The drama was put into motion when passengers at the gate were told that their flight was overbooked. To entice one of them to give up their seat, they offered $400 and a hotel stay to wait for a flight the next day. No one took them up on their offer.

After being allowed to board the flight, passengers were informed by United that four stand-by employees needed to be in Louisville for a Monday flight. Doubling the monetary reward still failed to entire travelers.

Seemingly out of options, a manager announced a computer “lottery” to select four people to leave the flight. A couple was selected and immediately deplaned. The third man chosen refused.

That’s when many cell phone cameras began documenting what would become a public relations nightmare for United. Footage taken by “shocked and upset” passengers showed Elizabethtown doctor David Dao, his face bloodied, literally dragged kicking and screaming by a security officer.

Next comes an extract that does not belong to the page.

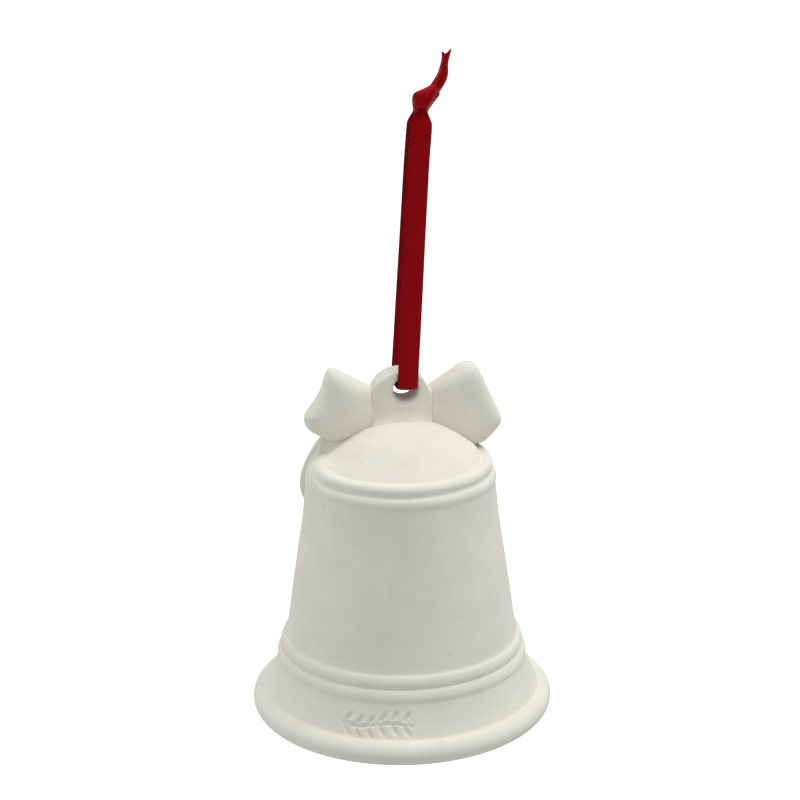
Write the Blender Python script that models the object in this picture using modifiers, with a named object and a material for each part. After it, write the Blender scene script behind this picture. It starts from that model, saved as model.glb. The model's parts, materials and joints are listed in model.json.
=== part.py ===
"""Ceramic bell ornament with a bow, hung by a ribbon loop. Metres, +Z up (plumb).

The world origin is the inside top of the ribbon loop, where a hook or a twig takes it.
The ribbon hangs from there and goes through the hole in the bow's middle. The bell hangs
on the ribbon at that hole, which lies off the bell's axis, so the bell hangs tilted.
Bell pieces are modelled upright on the middle of the mouth and hang on one empty.
"""
from math import cos, pi, radians, sin, sqrt

import bmesh
import bpy
from mathutils import Matrix, Vector

GAP = 0.0003

# Bell wall: outside radius and height above the foot.
LIP_RADIUS = 0.0425
LIP_ROLL = 0.0033
FOOT_INNER = 0.0381
FOOT_OUTER = 0.0401
FOOT_EASE = (0.0008, 0.0010)
SKIRT = [(0.0399, 0.0067), (0.0385, 0.0082), (0.0373, 0.0103), (0.0362, 0.0132), (0.0354, 0.0158)]
LOW_BEADS = [(0.0338, 0.0177, 0.0017), (0.0328, 0.0212, 0.0017)]
WAIST = [(0.0328, 0.0240), (0.0316, 0.0300), (0.0305, 0.0380), (0.0290, 0.0480), (0.0275, 0.0580),
         (0.0266, 0.0668)]
HIGH_BEADS = [(0.0252, 0.0698, 0.0015), (0.0240, 0.0729, 0.0015)]
DOME_BASE = 0.0228
DOME_FOOT = 0.0745
DOME_TOP = 0.0844
DOME_POWER = 2.3
WALL = 0.0035
CROWN_INSET = 0.0022
CROWN_DROP = 0.0030
TURN_STEPS = 56

# Bow: outlines in the plane of the bow, x across and z up.
BOW_MIDDLE = 0.0055
TAB_THICKNESS = 0.0070
LOOP_THICKNESS = 0.0094
BOW_ROUND = 0.0024
LOOP_UNDERSIDE = 0.0745
TAB_ROUND = 0.0014
TAB_OUTLINE = [(-0.0073, 0.0790), (-0.0073, 0.0927), (-0.0048, 0.0966), (0.0012, 0.0986),
               (0.0069, 0.0960), (0.0092, 0.0921), (0.0092, 0.0790)]
LEFT_OUTLINE = [(-0.0076, 0.0934), (-0.0132, 0.0974), (-0.0188, 0.0995), (-0.0212, 0.0942),
                (-0.0262, 0.0858), (-0.0222, 0.0798), (-0.0150, 0.0760), (-0.0076, 0.0790)]
RIGHT_OUTLINE = [(0.0095, 0.0929), (0.0155, 0.0968), (0.0215, 0.0993), (0.0249, 0.0930),
                 (0.0297, 0.0815), (0.0238, 0.0754), (0.0150, 0.0760), (0.0095, 0.0790)]
HOLE_X = 0.0021
HOLE_Z = 0.0931
HOLE_RADIUS = 0.00335
HOLE_CUT_LENGTH = 0.0200
LOOP_ROOM = (0.0800, 0.0400, 0.0400)

# Bow tails: radius, height, and the near and far edge's angle from the front of the bell.
TAIL_STATIONS = [(0.0140, 0.0842, 40.0, 14.0), (0.0185, 0.0810, 58.0, 24.0), (0.0228, 0.0778, 66.0, 30.0),
                 (0.0264, 0.0736, 68.0, 38.0), (0.0283, 0.0690, 68.5, 43.0), (0.0289, 0.0640, 68.0, 46.0),
                 (0.0290, 0.0590, 66.0, 50.0)]
TAIL_ACROSS = 8
TAIL_DEPTH = 0.0060

# Clapper: the eye's wire runs front to back under the crown.
PLUG_RADIUS = 0.0048
PLUG_FOOT_RADIUS = 0.0038
PLUG_TOP = 0.0803
PLUG_BOTTOM = 0.0752
WIRE_RADIUS = 0.0006
EYE_HALF = 0.0024
EYE_CENTRE_Z = 0.0734
EYE_LEG_TOP = 0.0778
LEG_BORE_DEPTH = 0.0060
HOOK_RADIUS = 0.0017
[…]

The now-viral incident got the attention of the Chicago Department of Aviation who claimed that it was not in accordance with standard operating procedures and the actions of the officer who has been since placed on leave.

The damage done to United Airlines is still unknown, as is the possibility or probability of lawsuits against the company.

One of the most valuable assets a business has is its image. While not all crises can be anticipated, responses to sudden problems should be resolved by assessing the costs versus the risk, particularly when most customers are always carrying a camera.

Whether more measured approaches such as sweetening the pot would have been more effective, United now finds themselves with a controversy that has boiled over.